Saved data entries
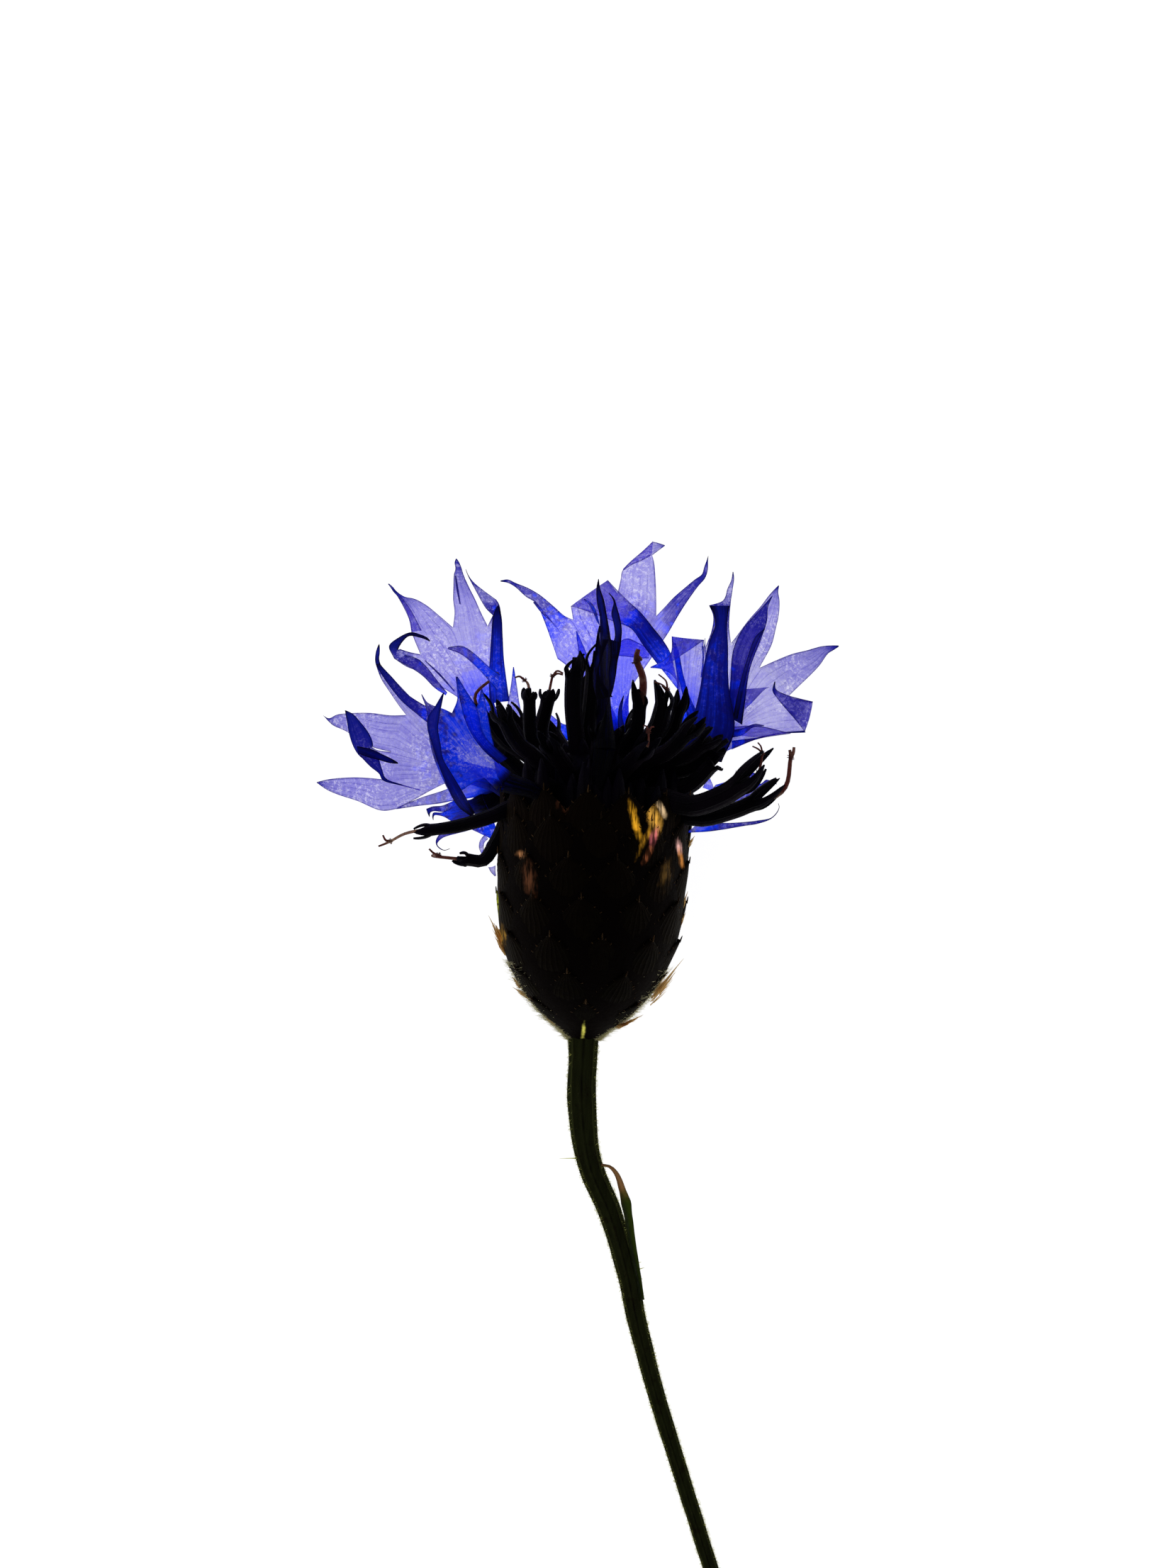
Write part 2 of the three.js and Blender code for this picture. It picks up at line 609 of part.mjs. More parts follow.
// ---------------------------------------------------------------------------------------------
// The flower
// ---------------------------------------------------------------------------------------------

const flower = new THREE.Group();
flower.add(piece('stem', stem(), MATERIALS.stem));
flower.add(piece('stem_leaf', stemLeaf(), MATERIALS.stem));
flower.add(piece('involucre', involucre(), MATERIALS.bract));
flower.add(piece('disc_florets', discFlorets(), MATERIALS.disc));
for (const ray of RAYS) {
  flower.add(piece(ray.name, rayFloret(ray), MATERIALS.petal));
}

flower.position.copy(HEAD_FOOT);

export default flower;
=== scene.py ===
"""A cut cornflower lying on a pale, softly glowing surface.

Points are written in millimetres from the foot of the flower head: x to its right, y along its
axis and z above the surface. Each piece is built there and then moved into the frame of the
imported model, in metres.
"""

import math
import random

import bmesh
import bpy
from mathutils import Matrix, Vector, noise


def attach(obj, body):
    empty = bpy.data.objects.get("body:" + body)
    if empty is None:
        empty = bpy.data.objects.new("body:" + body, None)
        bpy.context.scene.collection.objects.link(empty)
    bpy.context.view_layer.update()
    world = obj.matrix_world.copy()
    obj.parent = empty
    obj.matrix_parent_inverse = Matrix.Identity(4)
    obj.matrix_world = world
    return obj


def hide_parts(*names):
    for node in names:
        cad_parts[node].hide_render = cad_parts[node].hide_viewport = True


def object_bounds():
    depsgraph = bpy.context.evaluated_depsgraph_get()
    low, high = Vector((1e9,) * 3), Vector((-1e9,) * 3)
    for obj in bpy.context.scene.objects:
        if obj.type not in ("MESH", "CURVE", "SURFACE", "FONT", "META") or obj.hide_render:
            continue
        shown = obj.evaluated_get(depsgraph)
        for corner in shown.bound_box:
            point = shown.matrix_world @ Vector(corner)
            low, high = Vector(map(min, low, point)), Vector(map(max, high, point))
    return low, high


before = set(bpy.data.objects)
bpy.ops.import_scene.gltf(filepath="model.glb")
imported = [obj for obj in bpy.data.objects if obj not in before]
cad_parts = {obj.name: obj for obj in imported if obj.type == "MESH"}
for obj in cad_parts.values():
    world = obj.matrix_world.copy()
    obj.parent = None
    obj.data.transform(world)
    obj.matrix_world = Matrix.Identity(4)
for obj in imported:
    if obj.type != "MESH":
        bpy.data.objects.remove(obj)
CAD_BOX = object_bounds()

bl_info = {
    "name": "Cornflower",
    "version": (1, 0, 0),
    "blender": (4, 5, 0),
    "location": "3D View > Sidebar > Cornflower",
    "description": "Dresses a cut cornflower: see-through petals, florets, bracts, stem and hairs",
    "category": "Object",
}

MM = 0.001
HEAD_FOOT = Vector((0.38, 5.07, 0.0))  # from the middle of the flower's footprint
INTO_FRAME = Matrix.Scale(MM, 4) @ Matrix.Translation(HEAD_FOOT)
AXIS_HEIGHT = 6.6  # of the head's axis above the surface
PETAL_GAP = 0.04  # least height of a petal over the surface
BRISTLE_GAP = 0.03  # the same of bristles, felt and torn tips
HAIR_GAP = 0.02  # the same of stem hairs
MERGED = 1e-4  # points nearer than this are one
GOLDEN_TURN = math.pi * (3 - math.sqrt(5))
BLACK = (0.0, 0.0, 0.0, 1.0)
WHITE = (1.0, 1.0, 1.0, 1.0)

# Stage
SURFACE_SIZE = 3.0  # metres
SURFACE_DROP = 0.02  # of the surface under the flower's lowest point
LAMP_SIZE = 0.3  # metres
LAMP_PLACE = Vector((-0.22, 0.2, 0.4))  # metres, from the middle of the flower

# Involucre
HEAD_LEAN = -3.0  # degrees, of the involucre's axis away from +Y
MOUTH_HEIGHT = 14.4
FLOOR_HEIGHT = 12.6
RIM_THICKNESS = 0.45
HEAD_TURN = Matrix.Translation((0, 0, AXIS_HEIGHT)) @ Matrix.Rotation(math.radians(HEAD_LEAN), 4, "Z")
URN_MIDDLE = HEAD_TURN @ Vector((0, 8.0, 0))

# Outer profile of the involucre's body under its bracts: (height, radius)
URN = [
    (0.0, 0.9), (0.55, 1.55), (1.1, 2.35), (1.9, 3.25), (3.0, 4.2), (4.8, 5.25),
    (6.8, 5.92), (9.0, 6.22), (11.6, 6.32), (MOUTH_HEIGHT, 6.3),
]
URN_STEPS = 72

# Rows of overlapping bracts, from the foot up: (tip height, length, number, half width)
BRACT_ROWS = [
    (2.6, 2.5, 6, 1.2),
    (4.6, 3.6, 8, 1.6),
    (7.0, 4.2, 10, 1.9),
    (9.6, 4.6, 11, 2.0),
    (12.3, 4.8, 12, 1.95),
    (15.0, 5.0, 12, 1.9),
    (16.7, 4.6, 14, 1.7),
]
BRACT_SINK = 0.2  # of a bract's foot below the body's surface
BRACT_LIFT = 0.12  # of its tip above that surface
BRACT_TWIST = 0.13  # shift of each row past the last, in bracts, beyond half a bract
BRACT_THICKNESS = 0.22
BRACT_KEEL = 0.13  # height of its rounded back over its margins
BRACT_SKEW = 0.25  # most that its tip leans aside
BRACT_FIBRES = 40  # different patterns of fibres
BRACT_CELLS = (8, 16)  # across and along it
FRINGE_SPAN = (0.42, 0.97)  # part of a bract's margin that bears bristles
FRINGE_RADII = (0.045, 0.032, 0.008)
END_BRISTLE_RADII = (0.06, 0.04, 0.01)

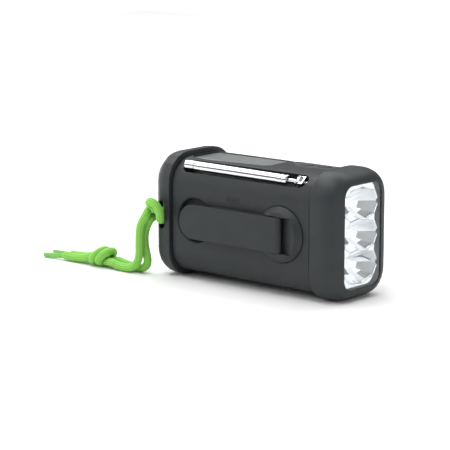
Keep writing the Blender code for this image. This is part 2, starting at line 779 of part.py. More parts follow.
def gear_train():
    """Crank wheel, idler and generator pinion, in mesh: a tooth of one faces a gap of the next."""
    pinion_half = pi / PINION_TEETH
    hub_at = (HUB_X, 0, 0)
    idler_at = (IDLER_X, 0, 0)
    rotor_at = (ROTOR_X, 0, ROTOR_Z)
    wheel = [gear_outline(WHEEL_TEETH, pi), circle((0, 0), 3.2, 20)]
    drive = prism("drive_gear", wheel, 20.4, 23.9, OUT_OF_FACE, hub_at, GEAR)
    wheel = [gear_outline(WHEEL_TEETH, ROTOR_ANGLE)]
    pinion = [gear_outline(PINION_TEETH, pinion_half)]
    idler = prism("idler_gear", wheel, 17.3, 19.8, OUT_OF_FACE, idler_at, GEAR)
    join(idler, prism("idler_pinion", pinion, 18.5, 23.9, OUT_OF_FACE, idler_at))
    cut(idler, rod("idler_bore", 1.65, 16, 25, OUT_OF_FACE, idler_at, steps=16))
    rotor = turned(
        "generator_rotor",
        [
            (0, 20.1),
            (1.0, 20.1),
            (1.0, 13.3),
            (7.0, 13.3),
            (7.4, 12.9),
            (7.4, 1.4),
            (7.0, 1.0),
            (0, 1.0),
        ],
        OUT_OF_FACE,
        rotor_at,
        STEEL,
    )
    pinion = [gear_outline(PINION_TEETH, ROTOR_ANGLE + pi + pinion_half)]
    join(rotor, prism("generator_pinion", pinion, 17.1, 19.8, OUT_OF_FACE, rotor_at))
    turned(
        "generator_can",
        [(1.3, 14.8), (11.0, 14.8), (11.0, -0.8), (8.6, -0.8), (8.6, 13.7), (1.3, 13.7)],
        OUT_OF_FACE,
        rotor_at,
        STEEL,
    )
    rod("idler_axle", 1.5, 15.5, 24.4, OUT_OF_FACE, idler_at, STEEL, 16)
    on_axis("crank_gear_axis", hub_at, drive)
    on_axis("idler_axis", idler_at, idler)
    on_axis("rotor_axis", rotor_at, rotor)


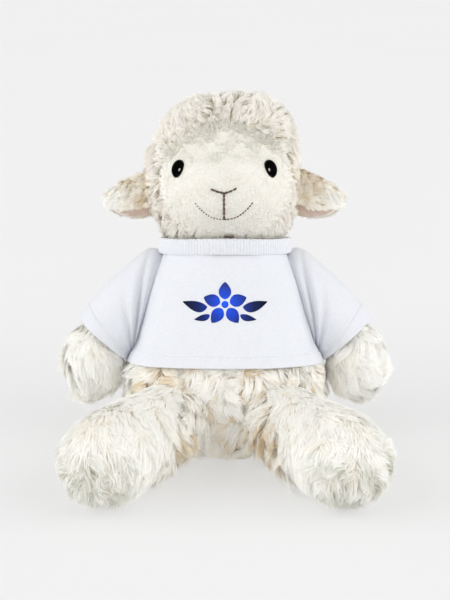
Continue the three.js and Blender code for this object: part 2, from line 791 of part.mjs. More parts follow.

▶ Work instructions:
Print, without alteration, the lines from the line with "const flower = new THREE.Group();" to the line with "obj.matrix_parent_inverse = Matrix.Identity(4)". Include both of them, and omit every other line.

▶ Finished answer:
const flower = new THREE.Group();
flower.add(piece('stem', stem(), MATERIALS.stem));
flower.add(piece('stem_leaf', stemLeaf(), MATERIALS.stem));
flower.add(piece('involucre', involucre(), MATERIALS.bract));
flower.add(piece('disc_florets', discFlorets(), MATERIALS.disc));
for (const ray of RAYS) {
  flower.add(piece(ray.name, rayFloret(ray), MATERIALS.petal));
}

flower.position.copy(HEAD_FOOT);

export default flower;
=== scene.py ===
"""A cut cornflower lying on a pale, softly glowing surface.

Points are written in millimetres from the foot of the flower head: x to its right, y along its
axis and z above the surface. Each piece is built there and then moved into the frame of the
imported model, in metres.
"""

import math
import random

import bmesh
import bpy
from mathutils import Matrix, Vector, noise


def attach(obj, body):
    empty = bpy.data.objects.get("body:" + body)
    if empty is None:
        empty = bpy.data.objects.new("body:" + body, None)
        bpy.context.scene.collection.objects.link(empty)
    bpy.context.view_layer.update()
    world = obj.matrix_world.copy()
    obj.parent = empty
    obj.matrix_parent_inverse = Matrix.Identity(4)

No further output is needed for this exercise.